Nigeria Betting on Solar to Help Create Jobs Post COVID-19
Nigeria is currently facing one of the most significant economic downturns in its history due to COVID-19.
While the country is grappling with a recession, the government has outlined an ‘Economic Sustainability Plan’ in response to the challenges posed by the COVID-19 pandemic.
The plan focuses on several projects and policy approaches, which could lead to job creation across the fields of agriculture and agro-processing, renewable energy, infrastructure, manufacturing, food security, housing construction, and the digital economy.
Among the key projects proposed by the government, the ‘Solar Home Systems Project’ is expected to serve more than 25 million Nigerians who are currently not connected to the national grid.
This move by the government will likely help the local solar manufacturers to set up manufacturing facilities of solar components and appliances in Nigeria, thereby creating jobs for the locals. In addition to this, installation, servicing, and payment collections will create more jobs for the locals.

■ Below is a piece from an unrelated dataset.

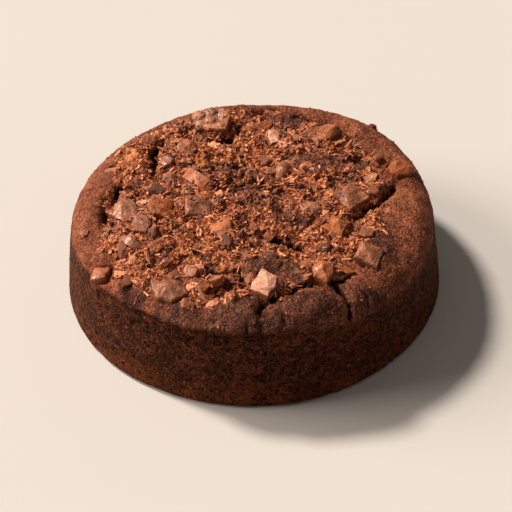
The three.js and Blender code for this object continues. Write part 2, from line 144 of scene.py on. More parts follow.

According to the sustainability plan, the solar power strategy will support 250,000 jobs and impact up to 25 million beneficiaries by installing five million solar-home systems and mini-grids.
The government is aiming to provide reliable electricity to health clinics and also to rural communities that have little or no access to the national grid. Private sector installers of solar systems will be supported to access low-cost financing from development finance institutions to install solar systems at an affordable price.
The dependence on oil has accentuated the economic condition of the country. With the fall in crude oil prices to $12 per barrel in April 2020 and the inability of the country to sell oil, despite it being priced below the production cost, has put the government in a tight spot.
The National Bureau of Statistics has come up with macro scenarios that show that economic growth could fall by nearly 4.40% to 8.91% depending on the impact of the outbreak COVID-19 pandemic, period of lockdowns, and the amount of stimulus deployed by the government.
The ‘Economic Sustainability Plan’ aims to address the effects of the recession while ensuring social stability and addressing long-standing economic vulnerabilities.
Another important program that the government has proposed in the plan is the ‘National Gas Expansion Programme.’ The government aims to accelerate the transition of Nigeria to a post-oil era, promote the domestic use of cleaner fuels, and prepare the compressed natural gas (CNG) market for export opportunities.
The ‘National LPG Expansion Implementation Plan’ will oversee and drive all the efforts undertaken by industry stakeholders to promote LPG consumption in Nigeria.
The project will organize the sector to support conversion from traditional fuels like kerosene, wood, etc. to cleaner LPG fuel.
The government will work with private players to promote the manufacturing of cylinders and other accessories to foster wider adoption of LPG.
In June this year, All On, an independent impact investment company, had announced the completion of the first phase of nationwide solar installations at Nigerian emergency health facilities related to the COVID-19 pandemic response.
The company had announced the formation of a COVID-19 Solar Relief Fund on March 31, 2020, and it was established with help from solar companies like Auxano, GVE, and Lumos.
The main aim of the fund is to provide solar power for emergency health facilities in support of the national response to the COVID-19 pandemic.
Recently, the African Union Commission and the International Renewable Energy Agency agreed to work together to promote renewable energy across the African continent and to bolster Africa’s response to the coronavirus outbreak.
The two organizations will focus on innovative solutions to drive the development of renewable energy, including decentralized systems, and to increase access to energy across the continent.